Circuit courts of the State of Florida have exclusive jurisdiction of all cases in equity, all cases at law, and all criminal cases not cognizable by inferior courts. Section 11, Article V of the Constitution; State v. Sullivan, 95 Fla. 191, 116 Sou. Rep. 255.
In 15 C. J. 851-853, it is aptly said:
"Every court has judicial power to hear and determine the question of its own jurisdiction, both as to parties and as to subject matter, and necessarily does so by proceeding in the cause. When at any time or in any manner it is in good faith represented to the court by a party or an amicus curiac that it has not jurisdiction, the court will examine the grounds of its jurisdiction before proceeding further. The court may receive testimony on a preliminary question to determine its jurisdiction, and is not bound to dismiss the suit on a mere allegation of lack of jurisdiction, but may inquire into the correctness of the averment. A court cannot pass on its own existence as a court." * * *
"A court having jurisdiction to decide as to its own jurisdiction in any particular case, it follows that its decision will have the same effect and conclusiveness as would its decision on any other matter within its jurisdiction; and where the jurisdiction of a court depends on a fact which it is required to ascertain, its judgment determining that such fact does or does not exist is conclusive on the question of jurisdiction, until set aside or reversed by direct proceedings. But where the question of jurisdiction is one of law, a court cannot by any erroneous decision acquire jurisdiction which it has not, or divest itself of jurisdiction which it has."

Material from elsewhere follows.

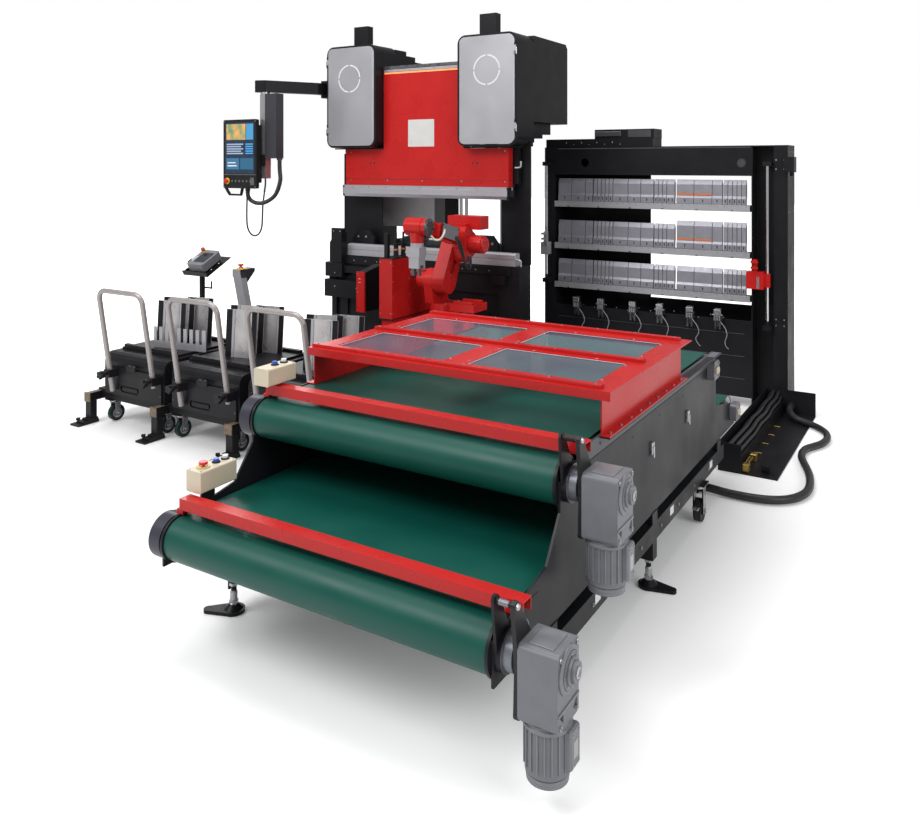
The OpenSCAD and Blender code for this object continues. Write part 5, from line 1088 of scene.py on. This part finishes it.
finish_piece("stand_strips", strips, black_plastic, "cell")
finish_piece("post_orange_rings", rings, orange, "cell")
finish_piece("gripper_posts_black", posts, black_paint, "cell")
finish_piece("gripper_stand_screws", screws, zinc, "cell")
ticks = bmesh.new()
for z in (800, 824):
    bar(ticks, (-318, -312.6, z), (-300, -312.0, z + 3), 0.2)
finish_piece("cover_ticks", ticks, white_mark, "cell")

# %% [markdown]
# ## Hoses in the trough
# The floor trough is full of cables. They rise and sink a little over each other, so each gets its
# own heights, and they all end in the changer's front plate.

# %% Trough hoses
for i, (x, r, lift) in enumerate(((2160, 15, 0), (2196, 13, 2), (2222, 10, 0), (2178, 11, 30),
                                  (2208, 10, 26))):
    lying = [(0, 862, 92), (0, 840, 92), (2, 760, 80), (-4, 600, 77.5), (5, 420, 77.5), (-3, 240, 77.5),
             (4, 60, 77.5), (0, -120, 77.5), (-2, -260, 77.5), (0, -340, 78), (0, -373, 78)]
    points = [(x + dx, y, z + r + lift) for dx, y, z in lying]
    run, length = cable("trough_hose_%d" % i, points, r, rubber_hose, "cell")
print("five hoses in the trough")

# %% [markdown]
# ## Floor and light
# A pale floor with soft lamps shows the shapes and keeps the machine's shadow. The sky is plain
# white for the camera, and softer for the light that it gives.

# %% Studio
floor_mesh = bmesh.new()
bmesh.ops.create_grid(floor_mesh, x_segments=1, y_segments=1, size=30)
bmesh.ops.translate(floor_mesh, vec=(0, 0, -0.0015), verts=floor_mesh.verts)
floor_data = bpy.data.meshes.new("studio_floor")
floor_mesh.to_mesh(floor_data)
floor = bpy.data.objects.new("studio_floor", floor_data)
bpy.context.collection.objects.link(floor)
floor_paint, tree, shader, place = new_finish("floor_paint")
shader.inputs["Base Color"].default_value = (0.9, 0.9, 0.9, 1)
shader.inputs["Roughness"].default_value = 0.6
# far from the machine the floor glows towards white for the camera, so it meets the white sky
centre = tree.nodes.new("ShaderNodeVectorMath")
centre.operation = "DISTANCE"
centre.inputs[1].default_value = (0.5, -1.0, 0)
tree.links.new(place, centre.inputs[0])
fade = tree.nodes.new("ShaderNodeMapRange")
fade.inputs["From Min"].default_value, fade.inputs["From Max"].default_value = 1.8, 5.0
fade.inputs["To Min"].default_value, fade.inputs["To Max"].default_value = 0.10, 1.0
tree.links.new(centre.outputs["Value"], fade.inputs["Value"])
seen = tree.nodes.new("ShaderNodeLightPath")
sight = tree.nodes.new("ShaderNodeMath")
sight.operation = "MAXIMUM"
tree.links.new(seen.outputs["Is Camera Ray"], sight.inputs[0])
tree.links.new(seen.outputs["Is Transmission Ray"], sight.inputs[1])
power = tree.nodes.new("ShaderNodeMath")
power.operation = "MULTIPLY"
tree.links.new(sight.outputs[0], power.inputs[0])
tree.links.new(fade.outputs["Result"], power.inputs[1])
tree.links.new(power.outputs[0], shader.inputs["Emission Strength"])
shader.inputs["Emission Color"].default_value = (1, 1, 1, 1)
floor_data.materials.append(floor_paint)


def soft_lamp(name, place, target, size, power):
    data = bpy.data.lights.new(name, "AREA")
    data.shape, data.size, data.size_y, data.energy = "RECTANGLE", size[0], size[1], power
    lamp = bpy.data.objects.new(name, data)
    lamp.location = place
    lamp.rotation_euler = (Vector(target) - Vector(place)).to_track_quat("-Z", "Y").to_euler()
    bpy.context.collection.objects.link(lamp)


soft_lamp("key_lamp", (-1.5, -6.5, 6.0), (0.6, -0.8, 0.8), (5, 3), 330)
soft_lamp("fill_lamp", (7.5, -3.5, 4.0), (0.8, -0.8, 0.8), (4, 3), 165)
soft_lamp("top_lamp", (0.6, -0.9, 6.5), (0.6, -0.9, 0.0), (5, 5), 230)
soft_lamp("back_lamp", (-5.0, 4.0, 4.5), (0.3, 0.0, 1.2), (4, 3), 160)
sky = bpy.data.worlds.new("sky")
sky.use_nodes = True
sky_tree = sky.node_tree
glow = sky_tree.nodes["Background"]
glow.inputs["Color"].default_value = (1, 1, 1, 1)
rays = sky_tree.nodes.new("ShaderNodeLightPath")
strength = sky_tree.nodes.new("ShaderNodeMapRange")
strength.inputs["To Min"].default_value, strength.inputs["To Max"].default_value = 0.42, 1.0
sky_tree.links.new(rays.outputs["Is Camera Ray"], strength.inputs["Value"])
sky_tree.links.new(strength.outputs["Result"], glow.inputs["Strength"])
bpy.context.scene.world = sky
bpy.context.scene.view_settings.view_transform = "Standard"
print("studio ready")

A thorough examination of the proceedings in the present case convinces this Court that there is not sufficient grounds shown upon the face of the record to divert the said suit from the regular channels of procedure by granting writ of prohibition.
For the above reasons the demurrer of the respondents is sustained and the rule nisi is discharged.
It is so ordered.
WHITFIELD, P. J., and CHAPMAN, J., concur.
TERRELL, C. J., concurs in opinion and judgment.
Justices BUFORD and THOMAS not participating as authorized by Section 4687, Compiled General Laws of 1927, and Rule 21-A of the Rules of this Court.